With key municipal elections next month serving as a bellwether of the National Rally’s electability heading into the 2027 presidential race, the incident has deepened the fissures in France’s polarized politics and fueled fears of further violence.

“What happened to Quentin, it feels like it could have happened dozens of times to our supporters in recent years,” said National Rally MEP Pierre-Romain Thionnet.

“Of course, those are not the same circumstances,” Thionnet said of the Kirk comparison. “But there are similarities in the way it resonates.”

Deranque was, unlike Kirk, unknown to the general public before he died Saturday after taking several blows to the head during a fight that broke out near a university where MEP Rima Hassan was attending an event.

The events leading up to the fight that cost Deranque his life remain unclear. The far-right feminist group Collectif Nemesis said Deranque was providing security for them at their protest against Hassan and her anticapitalist party, France Unbowed.

France Unbowed and its firebrand leader Jean-Luc Mélenchon have been the focus of most of the fury following revelations that police are investigating whether members of the now-disbanded antifascist group Young Guard, cofounded by France Unbowed lawmaker Raphaël Arnault, was involved in the fight.

A judge on Thursday placed two people under formal investigation for voluntary homicide, while one of Arnault’s parliamentary assistants was put under formal investigation for aiding and abetting a crime.

Lyon’s chief prosecutor told reporters earlier Thursday that he had requested seven people, including the assistant, be put under formal investigation for voluntary homicide.
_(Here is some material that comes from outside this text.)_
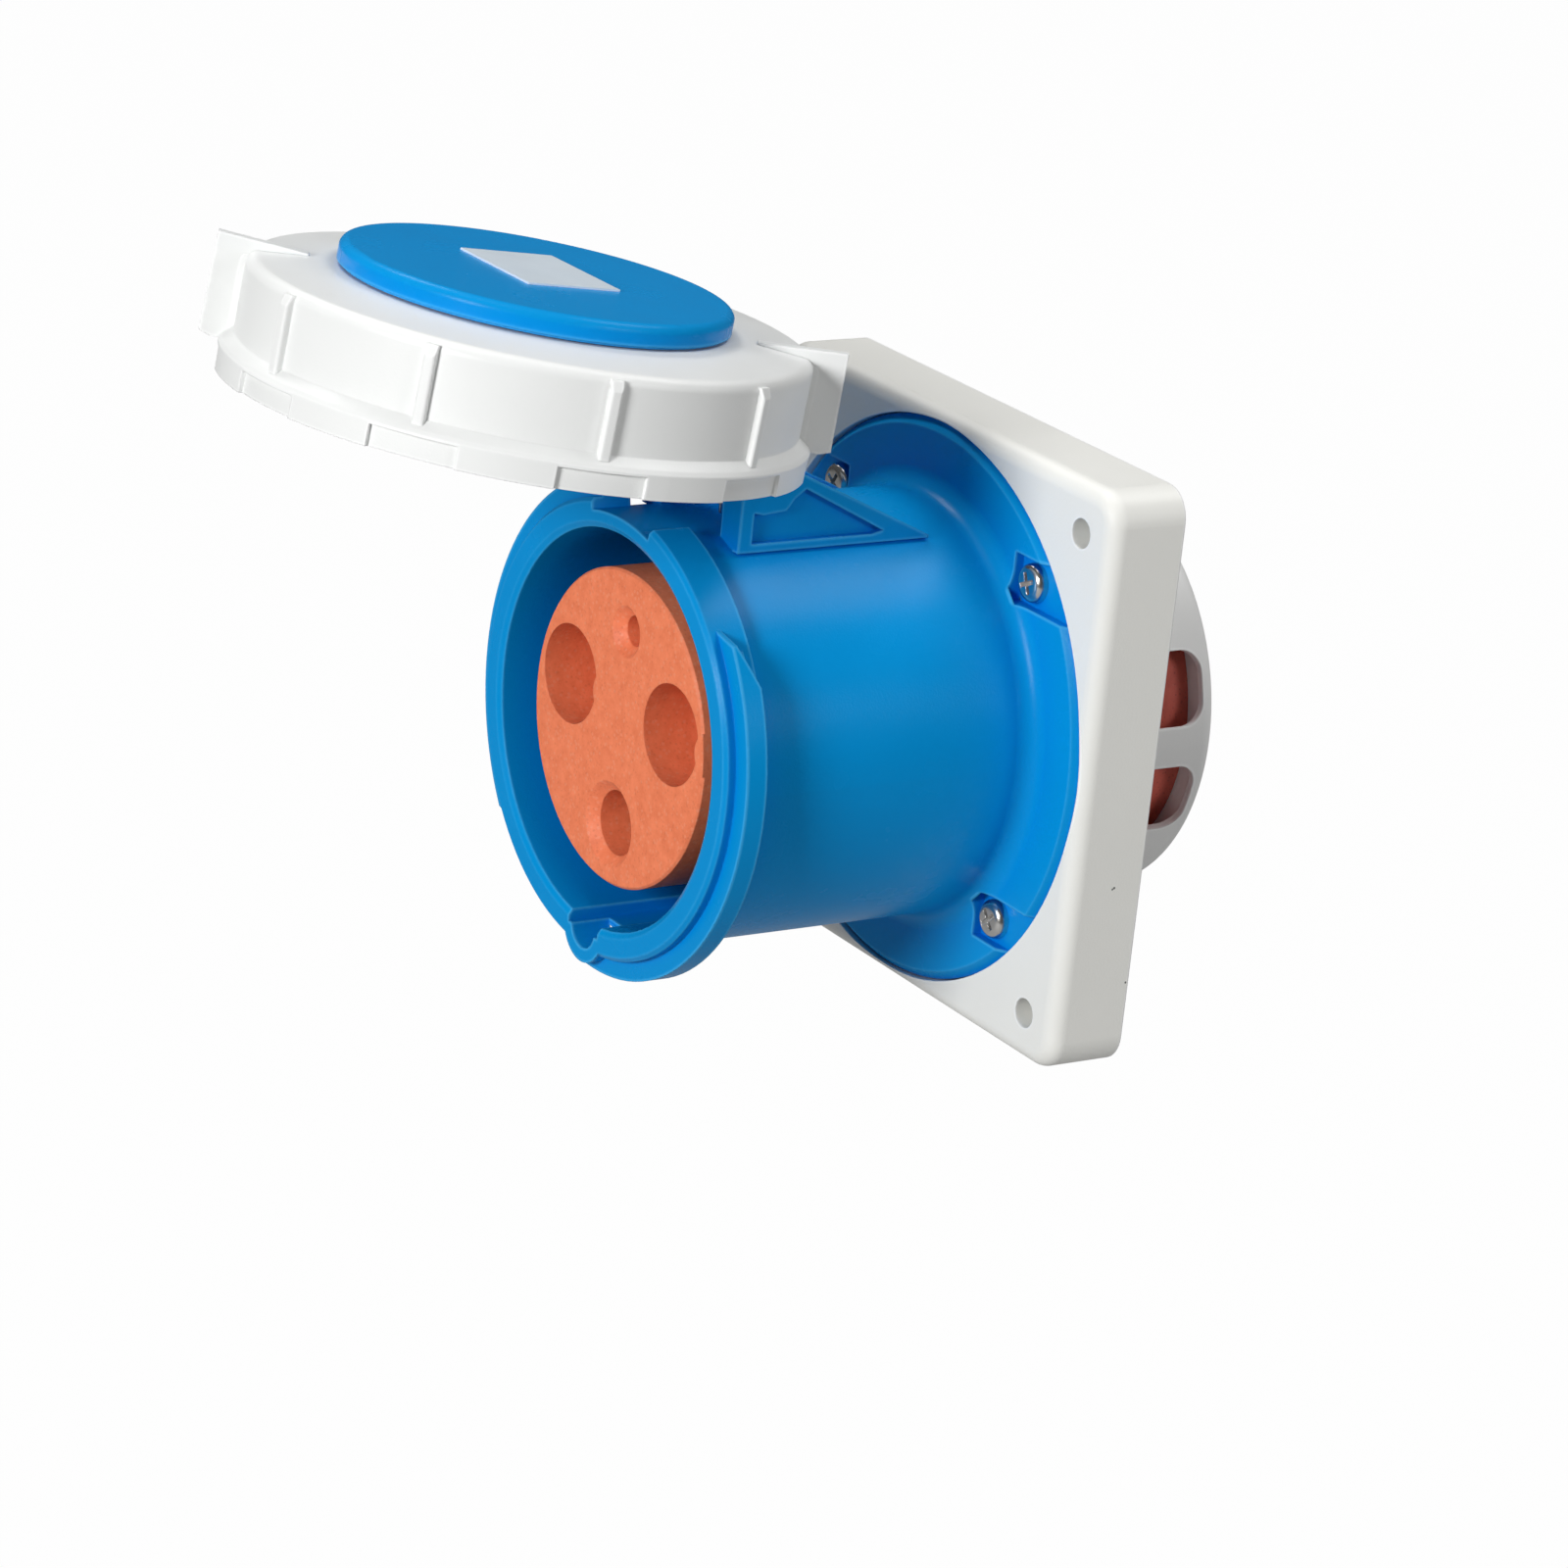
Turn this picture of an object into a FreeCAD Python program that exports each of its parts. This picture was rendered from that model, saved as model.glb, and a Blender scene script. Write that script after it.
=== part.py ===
import FreeCAD, Part
import math
import os
import Sketcher

# Panel socket of the round-pin kind: a square plate on the wall (wall face y = 0, front towards -Y),
# a blue tube housing with a contact carrier inside, a cage behind the plate, and a hinged lid
# whose locking ring grips two ramps on the tube's mouth. Depths below are distances in front
# of the wall face; negative depths lie behind it. Angles are seen from the front, from +X to +Z.

doc = FreeCAD.newDocument("WallSocket")
sheet = doc.addObject("Spreadsheet::Sheet", "Sizes")
sheet.Label = "Sizes"


class Size:
    """A length that keeps its value and the sheet expression that gives it."""

    def __init__(self, value, text):
        self.value = float(value)
        self.text = text

    def joined(self, other, sign, result):
        return Size(result, "(" + self.text + " " + sign + " " + asSize(other).text + ")")

    def __add__(self, other):
        return self.joined(other, "+", self.value + asSize(other).value)

    def __sub__(self, other):
        return self.joined(other, "-", self.value - asSize(other).value)

    def __mul__(self, other):
        return self.joined(other, "*", self.value * asSize(other).value)

    def __truediv__(self, other):
        return self.joined(other, "/", self.value / asSize(other).value)

    def __neg__(self):
        return Size(-self.value, "(0 - " + self.text + ")")


def asSize(number):
    return number if isinstance(number, Size) else Size(number, repr(float(number)))


rowCount = 0


def size(alias, value):
    global rowCount
    rowCount += 1
    sheet.set("A%d" % rowCount, alias)
    sheet.set("B%d" % rowCount, repr(value))
    sheet.setAlias("B%d" % rowCount, alias)
    return Size(value, "Sizes." + alias)


def polar(radius, degrees):
    turn = math.radians(degrees)
    return radius * math.cos(turn), radius * math.sin(turn)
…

The prosecutor said three of the suspects told investigators that they were or had been affiliated with “ultra-left” groups. Some acknowledged that they took part in a fight but all denied their intent was to kill Deranque, the prosecutor said.

Right-wing shock

National Rally President Jordan Bardella likened the incident to terrorism at a press conference Wednesday, as U.S. President Donald Trump had done after Kirk’s death.  

“When an organization uses terror to impose its ideology, it must be fought with the same force as terrorist groups,” Bardella said.  
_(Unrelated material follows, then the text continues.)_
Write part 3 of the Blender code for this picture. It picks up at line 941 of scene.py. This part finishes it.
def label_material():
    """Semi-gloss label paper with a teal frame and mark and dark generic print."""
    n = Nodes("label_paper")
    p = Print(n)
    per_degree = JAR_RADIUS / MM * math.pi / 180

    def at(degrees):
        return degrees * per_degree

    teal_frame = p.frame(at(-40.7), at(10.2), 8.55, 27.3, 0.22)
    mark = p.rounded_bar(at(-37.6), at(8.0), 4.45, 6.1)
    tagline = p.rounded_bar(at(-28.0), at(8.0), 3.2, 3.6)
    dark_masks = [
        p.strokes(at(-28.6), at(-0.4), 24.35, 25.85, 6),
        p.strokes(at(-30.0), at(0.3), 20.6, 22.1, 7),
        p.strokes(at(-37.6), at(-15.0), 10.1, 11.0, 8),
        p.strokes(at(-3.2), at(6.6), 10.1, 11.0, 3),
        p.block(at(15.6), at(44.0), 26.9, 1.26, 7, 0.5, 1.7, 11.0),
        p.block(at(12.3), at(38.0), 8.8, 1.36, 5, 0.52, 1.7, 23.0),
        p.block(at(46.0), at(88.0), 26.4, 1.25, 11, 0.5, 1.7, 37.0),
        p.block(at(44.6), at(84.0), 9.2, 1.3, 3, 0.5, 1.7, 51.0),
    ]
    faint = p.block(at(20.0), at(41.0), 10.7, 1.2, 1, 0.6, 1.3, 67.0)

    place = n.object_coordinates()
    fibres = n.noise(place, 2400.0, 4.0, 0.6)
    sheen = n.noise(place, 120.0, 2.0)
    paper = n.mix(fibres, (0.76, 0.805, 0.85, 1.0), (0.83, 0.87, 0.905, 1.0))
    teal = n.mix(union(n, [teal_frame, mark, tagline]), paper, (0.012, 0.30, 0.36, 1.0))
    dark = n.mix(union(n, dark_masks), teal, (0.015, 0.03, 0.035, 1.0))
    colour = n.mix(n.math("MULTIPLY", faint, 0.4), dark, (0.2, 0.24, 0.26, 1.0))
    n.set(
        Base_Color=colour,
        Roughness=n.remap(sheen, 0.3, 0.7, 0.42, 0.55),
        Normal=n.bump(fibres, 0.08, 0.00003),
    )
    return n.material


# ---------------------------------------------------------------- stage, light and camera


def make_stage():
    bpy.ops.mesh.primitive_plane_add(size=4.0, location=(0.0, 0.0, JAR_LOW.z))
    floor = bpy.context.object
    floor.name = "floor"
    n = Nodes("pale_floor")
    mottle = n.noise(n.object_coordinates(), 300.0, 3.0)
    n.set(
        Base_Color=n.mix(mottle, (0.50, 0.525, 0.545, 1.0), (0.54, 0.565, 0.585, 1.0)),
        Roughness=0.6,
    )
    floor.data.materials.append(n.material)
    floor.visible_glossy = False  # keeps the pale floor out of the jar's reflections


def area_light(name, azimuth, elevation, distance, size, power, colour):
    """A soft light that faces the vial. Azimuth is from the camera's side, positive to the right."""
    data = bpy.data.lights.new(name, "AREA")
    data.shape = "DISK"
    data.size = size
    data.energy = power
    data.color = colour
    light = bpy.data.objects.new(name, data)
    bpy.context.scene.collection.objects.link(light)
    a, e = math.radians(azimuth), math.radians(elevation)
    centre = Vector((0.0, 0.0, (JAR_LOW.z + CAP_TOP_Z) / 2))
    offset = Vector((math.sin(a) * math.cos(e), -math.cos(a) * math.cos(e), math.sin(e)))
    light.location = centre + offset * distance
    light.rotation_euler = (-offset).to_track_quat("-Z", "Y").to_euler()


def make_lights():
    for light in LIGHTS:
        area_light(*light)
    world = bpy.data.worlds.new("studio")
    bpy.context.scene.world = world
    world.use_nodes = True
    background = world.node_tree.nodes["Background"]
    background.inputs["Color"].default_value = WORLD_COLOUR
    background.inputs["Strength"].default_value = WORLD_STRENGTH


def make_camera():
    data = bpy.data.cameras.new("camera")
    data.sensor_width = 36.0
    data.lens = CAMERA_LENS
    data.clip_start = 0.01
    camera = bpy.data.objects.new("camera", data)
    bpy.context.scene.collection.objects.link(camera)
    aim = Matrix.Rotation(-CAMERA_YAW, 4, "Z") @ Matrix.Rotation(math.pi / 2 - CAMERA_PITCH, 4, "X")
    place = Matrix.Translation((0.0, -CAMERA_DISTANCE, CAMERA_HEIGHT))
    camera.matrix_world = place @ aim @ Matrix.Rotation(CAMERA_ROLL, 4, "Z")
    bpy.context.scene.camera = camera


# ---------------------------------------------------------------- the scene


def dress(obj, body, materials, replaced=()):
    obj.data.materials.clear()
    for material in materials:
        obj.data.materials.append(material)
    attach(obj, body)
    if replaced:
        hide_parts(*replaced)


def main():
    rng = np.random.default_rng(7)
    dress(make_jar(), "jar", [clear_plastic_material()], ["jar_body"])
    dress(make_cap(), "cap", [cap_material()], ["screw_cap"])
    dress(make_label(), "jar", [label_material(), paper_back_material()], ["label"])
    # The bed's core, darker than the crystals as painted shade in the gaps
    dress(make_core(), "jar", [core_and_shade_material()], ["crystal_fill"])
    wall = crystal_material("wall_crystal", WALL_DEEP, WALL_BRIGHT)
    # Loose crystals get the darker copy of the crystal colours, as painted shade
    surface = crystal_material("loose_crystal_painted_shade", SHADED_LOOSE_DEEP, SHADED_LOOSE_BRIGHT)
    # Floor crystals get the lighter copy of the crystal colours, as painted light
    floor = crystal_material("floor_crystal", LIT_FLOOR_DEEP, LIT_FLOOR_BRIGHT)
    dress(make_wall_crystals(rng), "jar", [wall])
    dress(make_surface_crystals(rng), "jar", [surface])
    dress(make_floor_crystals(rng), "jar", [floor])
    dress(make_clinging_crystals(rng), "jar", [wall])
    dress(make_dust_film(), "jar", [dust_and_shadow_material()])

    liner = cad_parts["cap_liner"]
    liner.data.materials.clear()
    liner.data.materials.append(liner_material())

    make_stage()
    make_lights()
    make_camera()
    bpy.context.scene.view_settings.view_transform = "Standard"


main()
France Unbowed and its firebrand leader Jean-Luc Mélenchon have been the focus of most of the fury following revelations that police are investigating whether members of the now-disbanded antifascist group Young Guard was involved in the fight. | Sameer Al-Doumy/AFP via Getty Images
Marion Maréchal, Marine Le Pen’s niece and an MEP with Giorgia Meloni’s European Conservatives and Reformists, is asking the European Parliament to hold a debate “on the violence of the far left in Europe that threatens our democracies.” 

Meloni herself weighed in, expressing her “shock” on X before blaming “left-wing extremism” and “a climate of ideological hatred that is sweeping across several nations” — sparking yet another feud with French President Emmanuel Macron.

Macron and his prime minister, Sébastien Lecornu, said France Unbowed must “clean house.”

France Unbowed is invoking Kirk’s killing as well, but as a cautionary tale, concerned about a Trump-like crackdown on universities. 

French Education Minister Philippe Baptiste announced Tuesday he would seek to prevent political conferences at universities whenever authorities believed they could lead to confrontation. Hassan, the MEP who had been taking part in a conference in Lyon during the deadly confrontation, said she feared the government would respond with “censorship” at universities.  

And French media reported Thursday that Lyon Mayor Grégory Doucet was opposed to holding a march Saturday to honor Deranque over fears it could lead to more violence.

Historical violence

While the political climate in France appears to have turned more aggressive, historically most violence has been committed by extreme right-wing groups.

A 2021 study found that of the 43 homicides with ideological motives that occurred between 1986 and 2014, just four were committed by far-left militants.

The sociologist who oversaw that work, Isabelle Sommier, told French newspaper Le Monde in an interview published Thursday that the number of politically motivated assaults has doubled since 2017, most of them carried out by ultra-right extremists. She said if authorities determine that Deranque was killed by an antifascist group because of his political views, he’d be the first victim of extreme-left violence since the 1980s.

France Unbowed, for its part, has condemned the violent attack and said they played no role in it, stressing that the party’s call for a “civic revolution” is nonviolent. Arnault, the MP whose assistant is being investigated, expressed “horror and disgust” at the news of Deranque’s death and said he was working with parliamentary services to terminate the contract of an aide who reportedly took part in the fight. 

The tragedy isn’t expected to affect France Unbowed’s prospects in the race to lead Lyon, France’s third-largest city. The party was not expected to win there and polling obtained exclusively by POLITICO following Deranque’s death shows no significant change in France Unbowed’s prospects.   

The bigger test will be whether the incident affects the outlook for mayoral races where France Unbowed candidates are expected to be competitive.